Despite the gloomy poem I present, I am, as always, optimistic about the coming year and the discoveries it will hold.

Carol's Corner is the
host for today's
Poetry Friday.
This is part of a series of poems (three so far) about lost worlds.

Lost Worlds:  The Emigrants
(For remembrance of  Eino Viljami Panula, only 13 months old,
 and for Gösta Leonard Pålsson, who was never found)
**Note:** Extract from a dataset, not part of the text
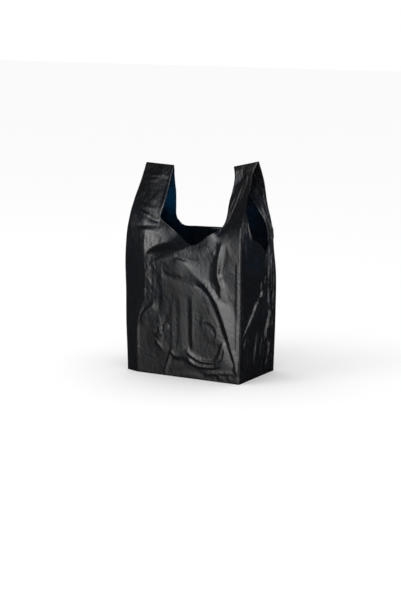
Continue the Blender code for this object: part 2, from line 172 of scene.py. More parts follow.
# Creases of the front and both its handle strips: a height in millimetres, and places (across, up).
# A panel's depth scales its heights, and its sink lowers them.
FRONT_CREASES_MM = [
    # under the mouth
    (3, [(32, 267), (45, 268), (60, 270), (80, 276), (100, 281), (120, 282), (140, 283), (155, 287),
        (172, 297), (188, 307)]),
    (-2, [(60, 285), (80, 292), (100, 300), (125, 303)]),
    (0, [(50, 276), (70, 281), (90, 288), (110, 290), (135, 290)]),
    (1, [(38, 5), (36, 40), (34, 80), (34, 105), (38, 130), (42, 165), (42, 185), (46, 205), (44, 225),
        (40, 243), (36, 258)]),
    (.5, [(47, 5), (47, 50), (46, 90), (45, 110)]),
    (1, [(42, 252), (60, 249), (80, 244), (90, 238)]),
    (0, [(48, 240), (62, 236), (76, 232)]),
    (1, [(48, 200), (65, 200), (82, 198)]),
    (1, [(45, 182), (62, 180), (80, 180)]),
    (0, [(52, 222), (64, 213), (82, 209)]),
    (0, [(50, 190), (66, 190), (82, 188)]),
    (-1, [(86, 222), (86, 205), (87, 190), (88, 170), (92, 152)]),
    (1, [(101, 236), (102, 215), (103, 200), (106, 185), (104, 165), (103, 150)]),
    (0, [(80, 226), (90, 234), (100, 238), (110, 237.5), (120, 235), (135, 230), (152, 225)]),
    (2, [(104, 256), (112, 250), (125, 243), (140, 234), (155, 226)]),
    (-1, [(106, 229), (120, 224), (140, 219), (160, 214)]),
    (0, [(160, 214), (175, 208), (188, 206), (200, 202)]),
    (0, [(157, 225), (157, 205), (160, 190)]),
    (0, [(130, 212), (128, 190), (126, 170)]),
    # the long fold to the lower right corner
    (4, [(140, 262), (160, 259), (175, 243), (187, 231), (200, 221), (212, 212), (220, 205), (232, 190),
        (240, 179), (247, 165), (255, 145), (262, 125), (269, 105), (274, 85), (280, 65), (285, 45),
        (288, 25)]),
    (-2, [(188, 209), (200, 203), (215, 194), (225, 186), (235, 175), (240, 160), (246, 142), (252, 122),
        (260, 97), (267, 77), (275, 60), (282, 40)]),
    (-1, [(140, 271), (160, 266), (175, 263), (195, 264), (210, 276), (220, 287), (237, 305)]),
    (2, [(160, 278), (180, 284), (200, 292), (215, 300), (230, 309), (245, 316), (252, 314)]),
    (1, [(180, 270), (195, 272), (206, 281), (214, 291)]),
    # under the right handle
    (-1, [(240, 292), (230, 275), (221, 255), (220, 232), (225, 212), (236, 203), (246, 190)]),
    (4, [(250, 304), (246, 280), (244, 258), (244, 240), (247, 225), (252, 210), (250, 195)]),
    (1, [(232, 285), (236, 262), (234, 238), (238, 216)]),
    (0, [(262, 300), (258, 275), (251, 250), (246, 238)]),
    (0, [(254, 229), (262, 220), (270, 208), (277, 194)]),
    (1, [(238, 188), (248, 184), (258, 184), (268, 188), (277, 194)]),
    (0, [(256, 178), (268, 178), (276, 168)]),
    (1, [(250, 244), (256, 252), (266, 264), (280, 280)]),
    (1, [(252, 239), (262, 243), (280, 246)]),
    (0, [(256, 232), (266, 226), (280, 222)]),
    (1, [(262, 300), (268, 285), (272, 268), (274, 255)]),
    (0, [(266, 325), (272, 305), (278, 290)]),
    (0, [(275, 240), (278, 215), (279, 190), (279, 160)]),
    (0, [(215, 222), (216, 240), (210, 256)]),
    (0, [(284, 262), (284, 200), (284, 150), (283, 100), (284, 75)]),
    (1, [(288, 262), (288, 200), (288, 150), (288, 100), (288, 60)]),
    # beside the left margin
    (-1, [(40, 120), (43, 138), (50, 150), (60, 154), (68, 156)]),
    (2, [(45, 120), (48, 134), (57, 143), (68, 150), (78, 152)]),
    (1, [(90, 146), (92, 125), (86, 106)]),
    (0, [(64, 128), (66, 110), (62, 90)]),
    (0, [(60, 70), (66, 50), (66, 25)]),
    (0, [(86, 50), (88, 30), (86, 10)]),
    (2, [(117, 112), (108, 100), (100, 88), (96, 80)]),
    (2, [(83, 93), (90, 87), (97, 94)]),
    (2, [(85, 77), (92, 72), (97, 67), (101, 60)]),
    (0, [(88, 83), (95, 78), (104, 92), (112, 104)]),
    (1, [(98, 154), (103, 143), (109, 152), (116, 160)]),
    (-1, [(112, 132), (106, 122), (102, 112), (98, 102)]),
    # the lower half
    (0, [(118, 165), (118, 130), (118, 95), (118, 62)]),
    (1, [(127, 165), (127, 120), (127, 75)]),
    (0, [(136, 170), (136, 120), (136, 75)]),
    (1, [(148, 175), (148, 120), (148, 75)]),
    (0, [(158, 178), (159, 140), (160, 105), (161, 72)]),
    (-1, [(166, 180), (166, 130), (167, 90), (171, 68)]),
    (1, [(178, 185), (178, 150), (178, 110), (178, 75), (183, 57)]),
    (0, [(196, 185), (196, 150), (196, 110), (197, 65)]),
    (0, [(212, 185), (214, 170), (216, 150)]),
    (2, [(200, 128), (210, 132), (222, 131), (232, 125), (239, 114), (240, 100), (234, 88)]),
    (0, [(207, 126), (219, 125), (229, 118), (234, 106)]),
    (1, [(214, 113), (225, 109), (234, 103)]),
    (1, [(214, 104), (226, 99), (233, 96)]),
    (1, [(220, 160), (228, 148), (237, 137), (243, 128)]),
    (0, [(210, 90), (222, 82), (232, 78)]),
    (3, [(166, 61), (175, 54), (185, 47), (200, 42.5), (217, 41.5), (235, 43), (245, 52), (250, 66),
        (253, 82), (256, 87)]),
    (0, [(178, 46), (190, 38.5), (200, 36.5), (217, 35.5), (232, 37), (242, 43), (249, 53), (254, 68)]),
    (3, [(165, 49), (172, 40), (185, 33), (200, 31), (217, 30.5), (235, 33), (247, 41), (256, 54),
        (259, 70), (259, 86)]),
    (0, [(186, 60), (200, 51), (217, 49), (232, 52), (240, 63), (244, 80)]),
    (3, [(120, 56), (125, 55), (132, 48), (142, 47), (152, 51), (160, 57), (166, 61)]),
    (1, [(120, 56), (121, 45), (113, 25), (105, 4)]),
    (0, [(126, 47), (124, 38), (119, 20), (113, 4)]),
    (0, [(134, 38), (146, 36), (158, 38)]),
    (1, [(125, 17), (150, 27), (172, 31), (188, 28), (203, 18)]),
    (0, [(130, 11), (148, 16), (168, 19), (190, 17), (207, 12)]),
    (1, [(150, 4), (172, 8), (196, 6)]),
    (1, [(207, 27), (230, 27), (255, 29), (278, 32)]),
    (2, [(212, 14), (230, 18), (250, 21), (270, 23), (287, 25)]),
    (2, [(243, 14), (252, 16), (262, 17), (275, 20), (290, 20)]),
    (1, [(244, 14), (246, 2)]),
    (1, [(254, 11), (262, 6), (272, 10), (286, 5)]),
    (0, [(214, 8), (230, 10), (238, 4)]),
    # the left strip
    (0, [(8, 260), (8, 200), (8, 150), (8, 100), (10, 20)]),
    (0, [(20, 262), (21, 200), (20, 150), (20, 100), (21, 20)]),
    (0, [(30, 250), (31, 200), (29, 150), (29, 110)]),
    (0, [(6, 121), (12, 119), (17, 112)]),
    # the left handle
    (1, [(24, 283), (27, 300), (28, 318)]),
    (3, [(44, 276), (44, 300), (46, 322)]),
    (1, [(62, 286), (64, 302), (66, 320)]),
    (1, [(76, 296), (78, 310), (78, 324)]),
    (0, [(92, 300), (94, 312), (92, 324)]),
    (-1, [(30, 331), (42, 336), (60, 339), (84, 336), (98, 328)]),
    (2, [(32, 327), (50, 329), (70, 329), (86, 327)]),
    (3, [(10, 364), (25, 360), (45, 354), (62, 346), (74, 341), (80, 342)]),
    (0, [(18, 352), (40, 346), (60, 339)]),
    (2, [(14, 373), (32, 372), (46, 369), (62, 362)]),
    (1, [(8, 340), (10, 320), (9, 300)]),
    (1, [(10, 422), (40, 421), (60, 421), (76, 421)]),
    (0, [(0, 432), (20, 434), (40, 438), (56, 439)]),
    (2, [(2, 446), (30, 445), (55, 448), (75, 447)]),
    (2, [(44, 466), (52, 456), (60, 449)]),
    (0, [(40, 474), (45, 462), (50, 450)]),
    (1, [(64, 474), (67, 462), (70, 450)]),
    (0, [(14, 472), (18, 460), (24, 451)]),
    (0, [(73, 445), (73, 430), (73, 410), (74, 385)]),
    (0, [(66, 418), (66, 400), (66, 380)]),
    (0, [(8, 416), (20, 408), (34, 402), (42, 388)]),
    (0, [(52, 416), (52, 396), (50, 376)]),
    (0, [(6, 404), (18, 396), (24, 384)]),
    # the right handle
    (1, [(240, 476), (243, 464), (247, 455), (252, 447)]),
    (0, [(262, 476), (256, 462), (252, 447)]),
    (1, [(270, 474), (264, 455), (260, 440)]),
    (1, [(282, 455), (284, 435), (281, 418)]),
    (0, [(289, 462), (290, 440), (288, 420), (285, 402)]),
    (2, [(276, 470), (276, 440), (273, 415), (268, 395), (264, 375), (254, 358)]),
    (0, [(252, 440), (253, 420), (252, 403)]),
    (1, [(242, 402), (250, 394), (258, 400)]),
    (1, [(246, 384), (254, 376), (262, 371)]),
    (1, [(250, 342), (262, 347), (275, 353), (291, 362)]),
    (0, [(262, 356), (272, 366), (283, 378), (291, 392)]),
    # level with the welds
    (0, [(0, 477), (295, 477)]),
]
FRONT_DEPTH = 0.75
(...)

The fifth son was the only one
to come home to the new world:
Lifted from the cold water
days after the wreck.
All his brothers,
his mother,
all gone.
All lost forever
between the old home
and the new.

But the fifth son
drawn up from the water
by the hands of the fishermen—
all then, fathers
all then, broken hearts—
was brought to the new world
and laid to rest.
The men crying in the way
that men,
and fathers, cry.

For generations all they could give him was a grave.
When at last his lost family found him,
they knew they could not draw him back to that old home
after the generations of departure.

They visited
and said his name
And turned their backs once more
on that new world
that had swallowed so many lost sons
in the mines of the Keweenaw
and Anaconda’s Butte.

The lost cousins,
of the many generations of departure
repeating stories of the Baltic summer
at the distant edges
of the new world.

CLOTHING - Grey coat with fur on collar and cuffs; brown serge frock; petticoat; flannel garment; pink woolen singlet - brown shoes and stockings.